Head office and principal place of business in Hong Kong: Block A, 7th Floor Hong Kong Spinners Building, Phase 6 481–483 Castle Peak Road Cheung Sha Wan Kowloon Hong Kong

– N-1 –

NOTICE OF SGM

Notes:

  1. A form of proxy for use at the Meeting is enclosed herewith.

  2. The instrument appointing a proxy shall be in writing under the hand of the appointor or his attorney duly authorised in writing or, if the appointor is a corporation, either under its seal or under the hand of an officer, attorney or other person authorised to sign the same.

  3. Any shareholder of the Company entitled to attend and vote at the Meeting may appoint another person as his proxy to attend and vote instead of him. A shareholder of the Company who is the holder of two or more shares of the Company may appoint more than one proxy to represent him and vote on his behalf at the Meeting.

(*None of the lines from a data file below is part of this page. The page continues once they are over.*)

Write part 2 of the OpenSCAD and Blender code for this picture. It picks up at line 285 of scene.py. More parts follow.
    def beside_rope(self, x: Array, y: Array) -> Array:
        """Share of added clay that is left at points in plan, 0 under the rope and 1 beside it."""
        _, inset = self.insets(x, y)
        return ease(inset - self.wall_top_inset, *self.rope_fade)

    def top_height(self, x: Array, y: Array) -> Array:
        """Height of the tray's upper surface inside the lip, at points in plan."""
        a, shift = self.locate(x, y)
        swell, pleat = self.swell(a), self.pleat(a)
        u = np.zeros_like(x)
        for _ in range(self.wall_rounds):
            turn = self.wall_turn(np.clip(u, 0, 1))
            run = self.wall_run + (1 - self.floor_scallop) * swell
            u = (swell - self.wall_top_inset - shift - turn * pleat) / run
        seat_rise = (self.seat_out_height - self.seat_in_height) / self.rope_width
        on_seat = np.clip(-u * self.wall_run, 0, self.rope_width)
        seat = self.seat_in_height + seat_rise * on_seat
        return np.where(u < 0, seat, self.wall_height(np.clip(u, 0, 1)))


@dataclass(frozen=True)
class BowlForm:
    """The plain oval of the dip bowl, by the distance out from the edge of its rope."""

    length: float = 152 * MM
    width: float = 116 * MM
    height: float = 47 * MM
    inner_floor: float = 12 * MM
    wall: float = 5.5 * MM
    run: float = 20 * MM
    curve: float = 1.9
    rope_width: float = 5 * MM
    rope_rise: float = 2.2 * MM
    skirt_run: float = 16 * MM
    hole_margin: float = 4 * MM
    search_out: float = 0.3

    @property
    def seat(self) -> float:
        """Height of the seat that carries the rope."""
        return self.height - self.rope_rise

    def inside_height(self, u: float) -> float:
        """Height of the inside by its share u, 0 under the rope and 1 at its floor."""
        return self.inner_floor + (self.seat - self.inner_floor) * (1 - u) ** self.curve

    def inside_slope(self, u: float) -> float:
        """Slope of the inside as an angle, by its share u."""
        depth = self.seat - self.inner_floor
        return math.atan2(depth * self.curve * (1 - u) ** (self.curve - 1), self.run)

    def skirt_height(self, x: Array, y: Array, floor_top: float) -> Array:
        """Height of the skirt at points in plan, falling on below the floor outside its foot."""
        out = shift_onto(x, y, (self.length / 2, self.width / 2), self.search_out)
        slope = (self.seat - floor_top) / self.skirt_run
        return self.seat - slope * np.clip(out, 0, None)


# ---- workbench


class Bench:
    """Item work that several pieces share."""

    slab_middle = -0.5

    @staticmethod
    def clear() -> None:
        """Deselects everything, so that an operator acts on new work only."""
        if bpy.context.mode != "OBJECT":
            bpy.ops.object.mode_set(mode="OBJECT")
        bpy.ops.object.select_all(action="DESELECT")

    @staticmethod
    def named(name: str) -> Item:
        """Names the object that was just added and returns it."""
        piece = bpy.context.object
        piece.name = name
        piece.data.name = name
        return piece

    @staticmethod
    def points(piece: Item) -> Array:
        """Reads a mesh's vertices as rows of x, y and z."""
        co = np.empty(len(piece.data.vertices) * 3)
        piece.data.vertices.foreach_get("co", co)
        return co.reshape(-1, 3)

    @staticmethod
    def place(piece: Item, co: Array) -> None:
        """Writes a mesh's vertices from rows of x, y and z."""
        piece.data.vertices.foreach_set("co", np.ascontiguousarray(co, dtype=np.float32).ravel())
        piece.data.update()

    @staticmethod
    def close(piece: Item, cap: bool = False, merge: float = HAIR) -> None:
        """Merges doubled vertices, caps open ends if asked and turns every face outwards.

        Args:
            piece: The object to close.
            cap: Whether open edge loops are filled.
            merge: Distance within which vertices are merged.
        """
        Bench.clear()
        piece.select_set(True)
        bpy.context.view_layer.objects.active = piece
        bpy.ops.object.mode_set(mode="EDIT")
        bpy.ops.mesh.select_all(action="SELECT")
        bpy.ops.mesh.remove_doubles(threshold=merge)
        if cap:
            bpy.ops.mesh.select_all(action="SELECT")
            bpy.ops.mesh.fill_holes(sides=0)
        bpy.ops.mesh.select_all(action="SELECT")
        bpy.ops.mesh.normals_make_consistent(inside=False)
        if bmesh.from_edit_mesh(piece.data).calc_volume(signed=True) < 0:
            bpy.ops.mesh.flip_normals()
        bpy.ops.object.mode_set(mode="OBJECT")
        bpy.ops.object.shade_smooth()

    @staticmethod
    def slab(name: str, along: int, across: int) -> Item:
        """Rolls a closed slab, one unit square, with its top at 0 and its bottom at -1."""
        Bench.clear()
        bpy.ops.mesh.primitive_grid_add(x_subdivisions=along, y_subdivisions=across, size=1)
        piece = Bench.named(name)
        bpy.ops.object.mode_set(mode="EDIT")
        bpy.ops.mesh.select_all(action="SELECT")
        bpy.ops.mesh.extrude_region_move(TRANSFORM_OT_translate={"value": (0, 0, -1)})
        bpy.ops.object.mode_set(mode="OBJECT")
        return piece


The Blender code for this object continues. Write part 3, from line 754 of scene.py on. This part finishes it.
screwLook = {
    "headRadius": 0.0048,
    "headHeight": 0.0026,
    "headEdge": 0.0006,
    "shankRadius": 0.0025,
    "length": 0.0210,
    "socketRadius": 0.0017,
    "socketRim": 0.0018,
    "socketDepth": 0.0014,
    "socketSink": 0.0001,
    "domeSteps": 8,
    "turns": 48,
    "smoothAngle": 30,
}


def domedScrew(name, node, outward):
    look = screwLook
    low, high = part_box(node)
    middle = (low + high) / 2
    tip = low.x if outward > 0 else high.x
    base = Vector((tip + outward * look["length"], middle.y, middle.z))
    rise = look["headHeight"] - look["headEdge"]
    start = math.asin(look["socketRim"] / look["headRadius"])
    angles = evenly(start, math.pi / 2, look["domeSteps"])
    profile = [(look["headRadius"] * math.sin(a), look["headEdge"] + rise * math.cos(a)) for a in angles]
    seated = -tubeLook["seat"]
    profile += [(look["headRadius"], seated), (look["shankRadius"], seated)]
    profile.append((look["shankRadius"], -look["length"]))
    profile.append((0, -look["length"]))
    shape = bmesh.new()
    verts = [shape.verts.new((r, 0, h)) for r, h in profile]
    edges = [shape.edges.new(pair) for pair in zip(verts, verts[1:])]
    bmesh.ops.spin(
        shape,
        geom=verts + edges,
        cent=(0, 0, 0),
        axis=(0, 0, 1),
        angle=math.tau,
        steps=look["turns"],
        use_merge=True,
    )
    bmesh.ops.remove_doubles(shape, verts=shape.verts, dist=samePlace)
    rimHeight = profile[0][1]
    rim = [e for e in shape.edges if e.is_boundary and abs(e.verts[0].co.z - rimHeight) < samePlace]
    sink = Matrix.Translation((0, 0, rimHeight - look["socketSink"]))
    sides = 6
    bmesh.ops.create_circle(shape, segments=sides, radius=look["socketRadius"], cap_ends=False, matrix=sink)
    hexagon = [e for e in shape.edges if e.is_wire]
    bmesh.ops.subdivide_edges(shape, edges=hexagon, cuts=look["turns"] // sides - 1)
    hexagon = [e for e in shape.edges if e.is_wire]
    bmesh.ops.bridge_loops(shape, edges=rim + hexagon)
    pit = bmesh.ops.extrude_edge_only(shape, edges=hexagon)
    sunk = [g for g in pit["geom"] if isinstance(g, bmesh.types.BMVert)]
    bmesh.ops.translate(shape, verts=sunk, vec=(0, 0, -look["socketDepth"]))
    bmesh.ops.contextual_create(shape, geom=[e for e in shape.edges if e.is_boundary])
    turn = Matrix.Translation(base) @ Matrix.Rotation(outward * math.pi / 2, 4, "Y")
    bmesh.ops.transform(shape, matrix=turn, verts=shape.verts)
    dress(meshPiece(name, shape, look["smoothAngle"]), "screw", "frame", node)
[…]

A proxy need not be a shareholder of the Company. In addition, a proxy or proxies representing either a shareholder of the Company who is an individual or a shareholder of the Company which is a corporation shall be entitled to exercise the same power on behalf of the shareholder of the Company which he or they represent as such shareholder of the Company could exercise.

  4. In order to be valid, the instrument appointing a proxy and the power of attorney or other authority (if any) under which it is signed, or a certified copy of such power or authority, must be deposited at the Company’s branch share registrar and transfer office in Hong Kong, Tricor Secretaries Limited at Level 54, Hopewell Centre, 183 Queen’s Road East, Hong Kong, not less than 48 hours before the time appointed for the holding of the Meeting and, in default, the instrument of proxy shall not be treated as valid.

  5. Completion and return of an instrument appointing a proxy shall not preclude a shareholder of the Company from attending and voting in person at the Meeting and, in such event, the instrument appointing the relevant proxy shall be deemed to have been revoked.

  6. Where there are joint registered holders of any share of the Company, any one of such joint holders may vote, either in person or by proxy, in respect of such share as if he were solely entitled thereto, but if more than one of such joint holders be present at the Meeting personally or by proxy, the person whose name stands first in the register of members of the Company in respect of such share shall alone be entitled to vote in respect thereof.

  7. For the purpose of determining Shareholders’ eligibility to attend and vote at the Meeting, the register of members will be closed from Wednesday, 3 June 2020 to Monday, 8 June 2020, both dates inclusive. During such period, no Share transfers will be registered. In order to qualify to attend and vote at the Meeting, all transfers of Shares forms accompanied by the relevant Share certificates must be lodged with the Company’s branch share registrar and transfer office in Hong Kong, Tricor Secretaries Limited, at Level 54, Hopewell Centre, 183 Queen’s Road East, Hong Kong no later than 4:30 p.m. on Tuesday, 2 June 2020.

  8. As at the date hereof, the board of Directors comprises Mr. Kwong Jimmy Cheung Tim and Ms. Lui Yuk Chu as executive Directors, and Mr. Kan Ka Hon, Mr. Lau Sin Ming and Mr. Wu Koon Yin Welly as independent non-executive Directors.

In case of any inconsistency, the English version of this notice shall prevail over the Chinese version.